WRITTEN TASK: Reproduce the material that follows, please, but only from its first line to the line containing "return np.concatenate(rings), faces", inclusive.
** begin SOURCE DATA **
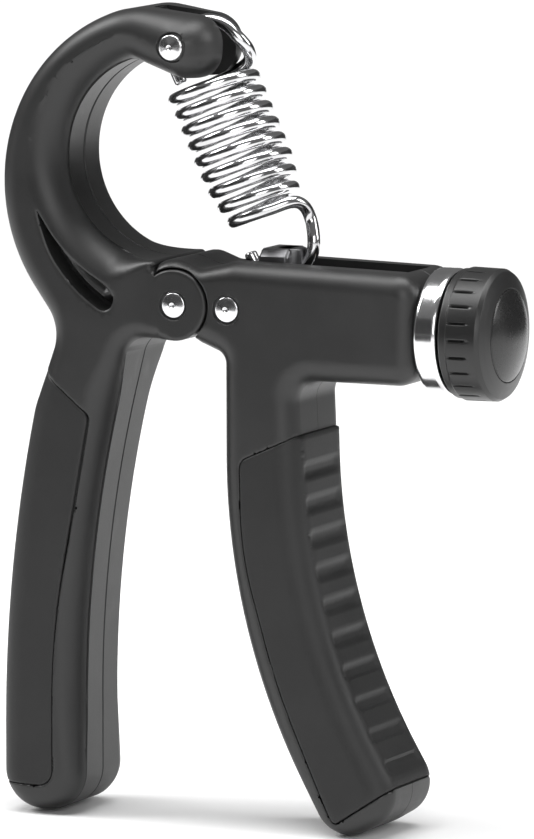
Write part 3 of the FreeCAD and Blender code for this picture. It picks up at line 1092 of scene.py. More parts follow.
def prism(section: Array, x0: float, x1: float, bevel: float) -> Surface:
    """Solid along +X over a closed section.

    Args:
        section: rows of y and z, anticlockwise when +X points at the eye.
        x0: its lower end.
        x1: its upper end.
        bevel: size of the bevelled edge at both ends.

    Returns:
        Points and faces.
    """
    inward = left_normals(section)
    cuts = np.array([[0.0, 1.0], [0.06, 0.88], [0.88, 0.06], [1.0, 0.0]]) * bevel
    rows = [(x0 + d, cut) for d, cut in cuts] + [(x1 - d, cut) for d, cut in cuts[::-1]]
    cols = len(section)
    rings = [
        np.concatenate([np.full((cols, 1), x), section + inward * cut], 1) for x, cut in rows
    ]
    faces = grid_faces(len(rings), cols)
    faces.append(list(range(cols))[::-1])
    faces.append([(len(rings) - 1) * cols + j for j in range(cols)])
    return np.concatenate(rings), faces


def joined(parts: Sequence[Surface]) -> Surface:
    """Several surfaces in one list of points and faces."""
    points, faces, start = [], [], 0
    for p, f in parts:
        points.append(p)
        faces += [[int(v) + start for v in face] for face in f]
        start += len(p)
    return np.concatenate(points), faces


# ---- the object's sub-assemblies, in millimetres about the pivot

# x, z, corner radius, then the face's rounding (width, depth, power, flat step) and the depth
# of the joint line between the halves
PALM_LINE = (
    (6.6, 54.9, 5.5, 7.0, 8.2, 0.5, 0.0, 0.1),
    (-11.1, 56.85, 13.0, 4.4, 4.6, 0.5, 0.0, 0.1),
    (-37.7, 47.6, 35.2, 4.2, 4.4, 0.5, 0.0, 0.1),
    (-37.7, 10.8, 35.2, 4.2, 4.4, 0.5, 0.0, 0.1),
    (-25.5, -5.9, 8.5, 4.0, 4.2, 0.5, 0.0, 0.1),
    (-31.25, -21.5, 18.0, 5.0, 4.5, 0.5, 0.0, 0.1),
    (-38.0, -54.1, 300.0, 5.0, 4.5, 0.5, 0.0, 0.1),
    (-38.0, -101.0, 8.0, 5.0, 4.5, 0.5, 0.0, 0.1),
    (-21.0, -101.0, 8.0, 5.0, 4.8, 0.55, 0.1, 0.25),
    (-21.0, -48.0, 250.0, 5.5, 5.5, 0.75, 0.3, 0.3),
    (-10.8, -6.9, 5.0, 3.6, 3.4, 0.6, 0.0, 0.2),
    (6.9, -6.9, 6.89, 0.7, 0.6, 0.5, 0.0, 0.1),
    (6.9, 6.9, 6.89, 0.7, 0.6, 0.5, 0.0, 0.1),
    (-2.2, 6.9, 6.9, 0.7, 0.6, 0.5, 0.0, 0.1),
    (-4.0, 5.62, 0.15, 0.7, 0.6, 0.5, 0.0, 0.1),
    (-4.0, 8.4, 0.8, 0.8, 0.9, 0.6, 0.0, 0.1),
    (-24.7, 8.3, 19.2, 6.4, 5.5, 0.75, 0.3, 0.45),
    (-24.7, 42.0, 19.8, 6.4, 5.5, 0.75, 0.3, 0.45),
    (-10.4, 46.93, 2.4, 5.4, 5.6, 0.6, 0.0, 0.1),
    (-0.9, 43.15, 4.8, 6.4, 7.4, 0.5, 0.0, 0.1),
    (6.3, 43.5, 5.2, 7.0, 8.2, 0.5, 0.0, 0.1),
)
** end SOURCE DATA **
RESPONSE TO THIS TASK:
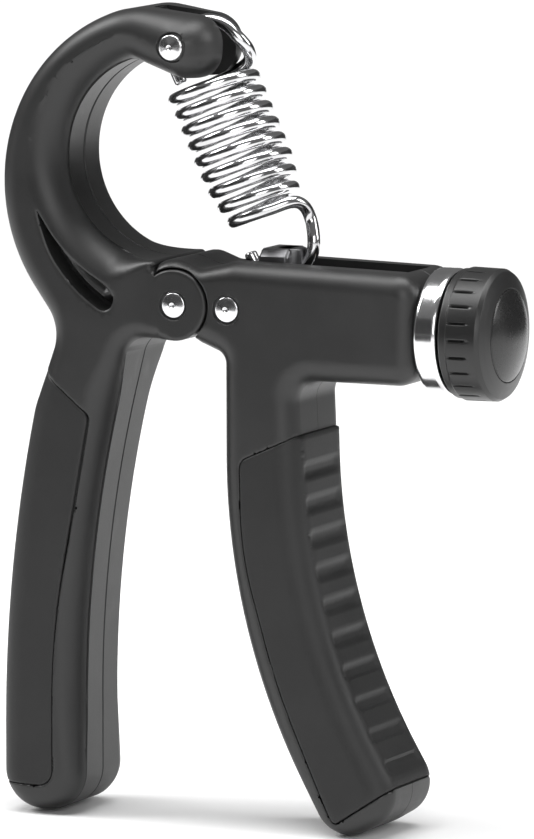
Write part 3 of the FreeCAD and Blender code for this picture. It picks up at line 1092 of scene.py. More parts follow.
def prism(section: Array, x0: float, x1: float, bevel: float) -> Surface:
    """Solid along +X over a closed section.

    Args:
        section: rows of y and z, anticlockwise when +X points at the eye.
        x0: its lower end.
        x1: its upper end.
        bevel: size of the bevelled edge at both ends.

    Returns:
        Points and faces.
    """
    inward = left_normals(section)
    cuts = np.array([[0.0, 1.0], [0.06, 0.88], [0.88, 0.06], [1.0, 0.0]]) * bevel
    rows = [(x0 + d, cut) for d, cut in cuts] + [(x1 - d, cut) for d, cut in cuts[::-1]]
    cols = len(section)
    rings = [
        np.concatenate([np.full((cols, 1), x), section + inward * cut], 1) for x, cut in rows
    ]
    faces = grid_faces(len(rings), cols)
    faces.append(list(range(cols))[::-1])
    faces.append([(len(rings) - 1) * cols + j for j in range(cols)])
    return np.concatenate(rings), faces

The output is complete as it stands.